● The exercise:
Quote every line as given.

━━━ Supplied material

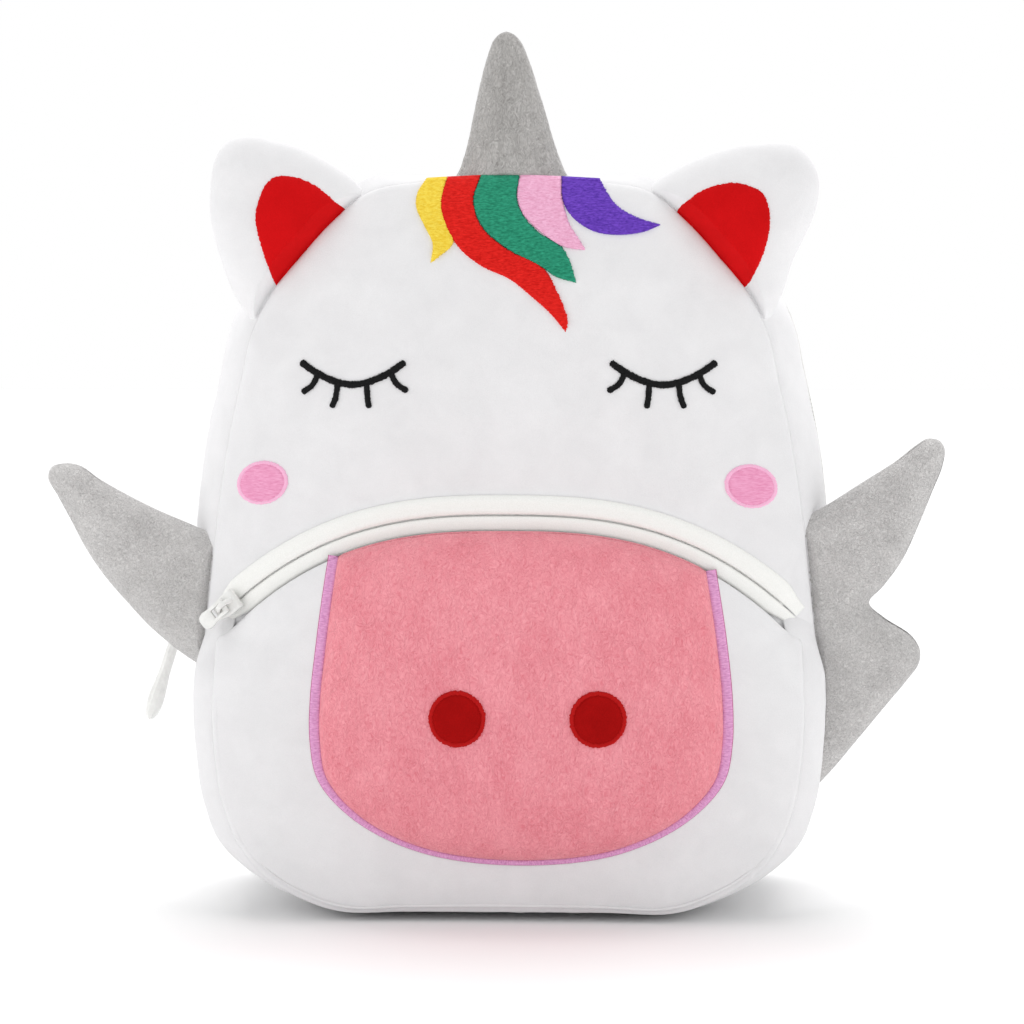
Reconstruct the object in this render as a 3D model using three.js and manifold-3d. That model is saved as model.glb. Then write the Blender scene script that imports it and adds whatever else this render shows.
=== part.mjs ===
// A plush unicorn backpack for small children: a padded bag with a zip over its top, a zipped front pocket
// with a stuffed muzzle, stuffed ears, horn and wings, and two padded shoulder straps behind.
// Millimetres, +Z up, the face towards -Y, the flat base on z = 0. Left is -X, as seen from the front.
import * as THREE from "three";
import { mergeVertices } from "three/addons/utils/BufferGeometryUtils.js";
import Module from "manifold-3d";

const wasm = await Module();
wasm.setup();

// Bag
const BAG_HEIGHT = 264; // base to the top seam
const BAG_HALF_WIDTH = 112; // at the front seam
const BAG_DEPTH = 71; // front seam to back seam
const FRONT_Y = -31; // front seam
const BASE_HALF_WIDTH = 60; // flat part of the base
const SIDE_BULGE = 11; // how far the sides swell past the seams
const TOP_DROP = 10; // how much lower the back seam is at the top
const PANEL_WALL = 3; // padded velour
const GUSSET_WALL = 2.4;
const FACE_DOME = 17;
const BACK_DOME = 6;
const SEAM_GAP = 0.3;
const LIFT = 0.7; // clearance under a piece sewn onto a curved panel

// Main zip
const ZIP_END_HEIGHT = 96;
const TAPE_WIDTH = 8;
const TAPE_THICKNESS = 1.2;
const COIL_WIDTH = 3;
const COIL_THICKNESS = 2.2;
const MAIN_SLIDER_RISE = 8; // above the end of the zip
const MAIN_PULLER_LENGTH = 44;
const MAIN_PULLER_TILT = 18; // degrees out from straight down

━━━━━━

● Full solution:
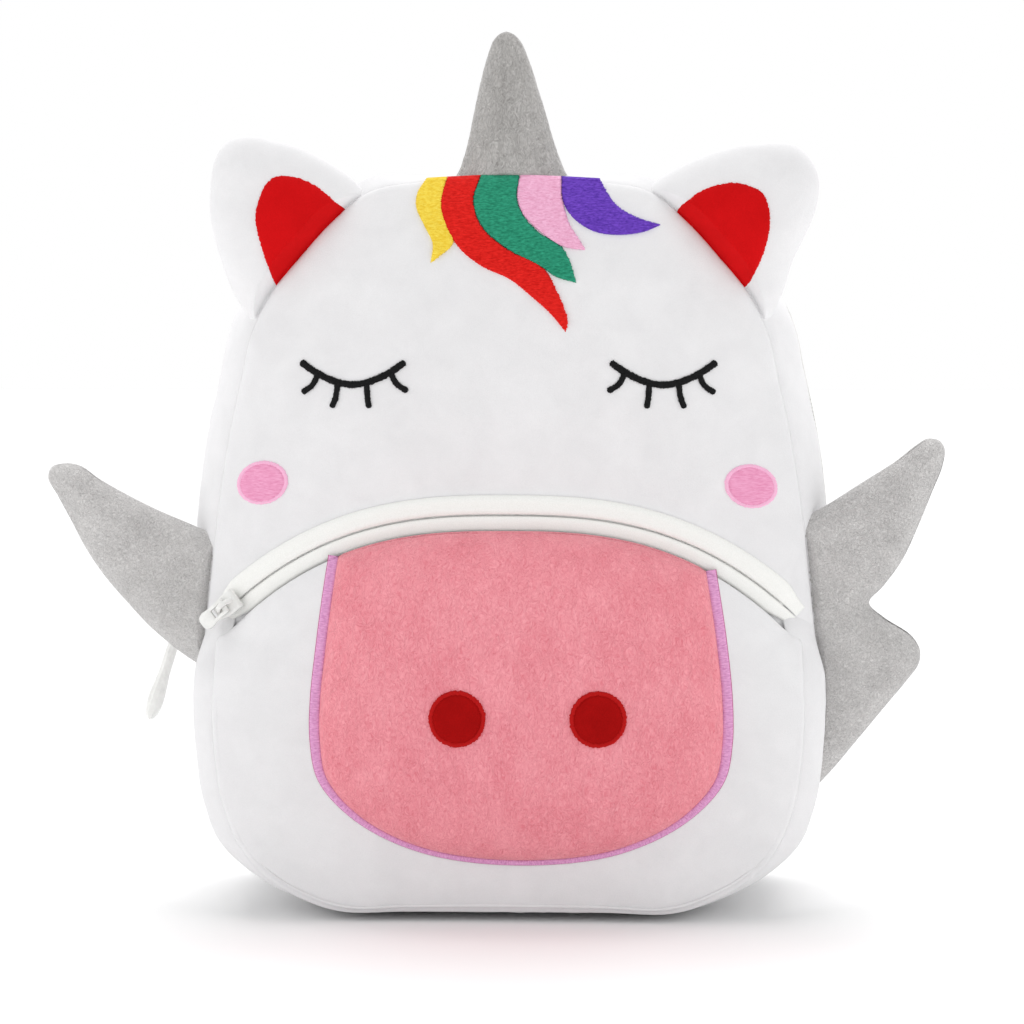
Reconstruct the object in this render as a 3D model using three.js and manifold-3d. That model is saved as model.glb. Then write the Blender scene script that imports it and adds whatever else this render shows.
=== part.mjs ===
// A plush unicorn backpack for small children: a padded bag with a zip over its top, a zipped front pocket
// with a stuffed muzzle, stuffed ears, horn and wings, and two padded shoulder straps behind.
// Millimetres, +Z up, the face towards -Y, the flat base on z = 0. Left is -X, as seen from the front.
import * as THREE from "three";
import { mergeVertices } from "three/addons/utils/BufferGeometryUtils.js";
import Module from "manifold-3d";

const wasm = await Module();
wasm.setup();

// Bag
const BAG_HEIGHT = 264; // base to the top seam
const BAG_HALF_WIDTH = 112; // at the front seam
const BAG_DEPTH = 71; // front seam to back seam
const FRONT_Y = -31; // front seam
const BASE_HALF_WIDTH = 60; // flat part of the base
const SIDE_BULGE = 11; // how far the sides swell past the seams
const TOP_DROP = 10; // how much lower the back seam is at the top
const PANEL_WALL = 3; // padded velour
const GUSSET_WALL = 2.4;
const FACE_DOME = 17;
const BACK_DOME = 6;
const SEAM_GAP = 0.3;
const LIFT = 0.7; // clearance under a piece sewn onto a curved panel

// Main zip
const ZIP_END_HEIGHT = 96;
const TAPE_WIDTH = 8;
const TAPE_THICKNESS = 1.2;
const COIL_WIDTH = 3;
const COIL_THICKNESS = 2.2;
const MAIN_SLIDER_RISE = 8; // above the end of the zip
const MAIN_PULLER_LENGTH = 44;
const MAIN_PULLER_TILT = 18; // degrees out from straight down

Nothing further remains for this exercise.